What is asked
Transcribe the material in full, exactly as written.

Records to process
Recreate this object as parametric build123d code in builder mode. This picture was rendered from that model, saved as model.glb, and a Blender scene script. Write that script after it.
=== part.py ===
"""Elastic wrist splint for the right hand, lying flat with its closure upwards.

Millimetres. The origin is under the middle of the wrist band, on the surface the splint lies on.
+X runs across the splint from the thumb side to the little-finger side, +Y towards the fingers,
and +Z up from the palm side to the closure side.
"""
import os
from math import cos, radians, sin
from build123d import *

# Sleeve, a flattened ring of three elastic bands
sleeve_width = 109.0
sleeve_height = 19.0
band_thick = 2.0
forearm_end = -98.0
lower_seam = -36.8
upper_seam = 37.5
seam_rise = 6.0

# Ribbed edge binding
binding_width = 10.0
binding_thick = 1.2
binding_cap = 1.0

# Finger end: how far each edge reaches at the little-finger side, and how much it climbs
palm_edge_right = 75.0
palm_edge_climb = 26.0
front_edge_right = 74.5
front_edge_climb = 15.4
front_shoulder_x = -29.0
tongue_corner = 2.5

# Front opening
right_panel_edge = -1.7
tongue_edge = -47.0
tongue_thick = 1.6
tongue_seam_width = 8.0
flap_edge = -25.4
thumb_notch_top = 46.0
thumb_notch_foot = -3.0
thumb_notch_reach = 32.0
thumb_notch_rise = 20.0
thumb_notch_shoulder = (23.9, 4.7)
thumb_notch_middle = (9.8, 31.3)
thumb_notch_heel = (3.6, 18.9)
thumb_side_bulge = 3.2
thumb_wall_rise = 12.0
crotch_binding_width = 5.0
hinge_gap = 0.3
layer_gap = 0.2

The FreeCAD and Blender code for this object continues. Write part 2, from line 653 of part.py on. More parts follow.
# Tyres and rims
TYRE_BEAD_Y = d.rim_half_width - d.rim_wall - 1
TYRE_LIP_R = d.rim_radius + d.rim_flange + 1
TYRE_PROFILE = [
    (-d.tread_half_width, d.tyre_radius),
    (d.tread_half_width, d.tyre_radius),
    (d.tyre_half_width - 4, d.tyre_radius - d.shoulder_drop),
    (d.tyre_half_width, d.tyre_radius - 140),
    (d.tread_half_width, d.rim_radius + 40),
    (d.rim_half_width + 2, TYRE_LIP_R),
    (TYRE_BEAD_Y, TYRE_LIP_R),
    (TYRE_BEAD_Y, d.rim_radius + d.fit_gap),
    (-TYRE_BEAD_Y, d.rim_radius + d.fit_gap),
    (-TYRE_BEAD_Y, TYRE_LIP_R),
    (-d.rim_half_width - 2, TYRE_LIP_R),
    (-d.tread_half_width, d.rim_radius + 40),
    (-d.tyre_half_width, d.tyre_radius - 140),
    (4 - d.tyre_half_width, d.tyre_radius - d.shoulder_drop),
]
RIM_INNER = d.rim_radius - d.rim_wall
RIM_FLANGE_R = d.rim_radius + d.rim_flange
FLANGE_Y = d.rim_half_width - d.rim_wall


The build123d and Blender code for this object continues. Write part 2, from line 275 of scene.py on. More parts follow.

Response to this exercise
Recreate this object as parametric build123d code in builder mode. This picture was rendered from that model, saved as model.glb, and a Blender scene script. Write that script after it.
=== part.py ===
"""Elastic wrist splint for the right hand, lying flat with its closure upwards.

Millimetres. The origin is under the middle of the wrist band, on the surface the splint lies on.
+X runs across the splint from the thumb side to the little-finger side, +Y towards the fingers,
and +Z up from the palm side to the closure side.
"""
import os
from math import cos, radians, sin
from build123d import *

# Sleeve, a flattened ring of three elastic bands
sleeve_width = 109.0
sleeve_height = 19.0
band_thick = 2.0
forearm_end = -98.0
lower_seam = -36.8
upper_seam = 37.5
seam_rise = 6.0

# Ribbed edge binding
binding_width = 10.0
binding_thick = 1.2
binding_cap = 1.0

# Finger end: how far each edge reaches at the little-finger side, and how much it climbs
palm_edge_right = 75.0
palm_edge_climb = 26.0
front_edge_right = 74.5
front_edge_climb = 15.4
front_shoulder_x = -29.0
tongue_corner = 2.5

# Front opening
right_panel_edge = -1.7
tongue_edge = -47.0
tongue_thick = 1.6
tongue_seam_width = 8.0
flap_edge = -25.4
thumb_notch_top = 46.0
thumb_notch_foot = -3.0
thumb_notch_reach = 32.0
thumb_notch_rise = 20.0
thumb_notch_shoulder = (23.9, 4.7)
thumb_notch_middle = (9.8, 31.3)
thumb_notch_heel = (3.6, 18.9)
thumb_side_bulge = 3.2
thumb_wall_rise = 12.0
crotch_binding_width = 5.0
hinge_gap = 0.3
layer_gap = 0.2

The FreeCAD and Blender code for this object continues. Write part 2, from line 653 of part.py on. More parts follow.
# Tyres and rims
TYRE_BEAD_Y = d.rim_half_width - d.rim_wall - 1
TYRE_LIP_R = d.rim_radius + d.rim_flange + 1
TYRE_PROFILE = [
    (-d.tread_half_width, d.tyre_radius),
    (d.tread_half_width, d.tyre_radius),
    (d.tyre_half_width - 4, d.tyre_radius - d.shoulder_drop),
    (d.tyre_half_width, d.tyre_radius - 140),
    (d.tread_half_width, d.rim_radius + 40),
    (d.rim_half_width + 2, TYRE_LIP_R),
    (TYRE_BEAD_Y, TYRE_LIP_R),
    (TYRE_BEAD_Y, d.rim_radius + d.fit_gap),
    (-TYRE_BEAD_Y, d.rim_radius + d.fit_gap),
    (-TYRE_BEAD_Y, TYRE_LIP_R),
    (-d.rim_half_width - 2, TYRE_LIP_R),
    (-d.tread_half_width, d.rim_radius + 40),
    (-d.tyre_half_width, d.tyre_radius - 140),
    (4 - d.tyre_half_width, d.tyre_radius - d.shoulder_drop),
]
RIM_INNER = d.rim_radius - d.rim_wall
RIM_FLANGE_R = d.rim_radius + d.rim_flange
FLANGE_Y = d.rim_half_width - d.rim_wall


The build123d and Blender code for this object continues. Write part 2, from line 275 of scene.py on. More parts follow.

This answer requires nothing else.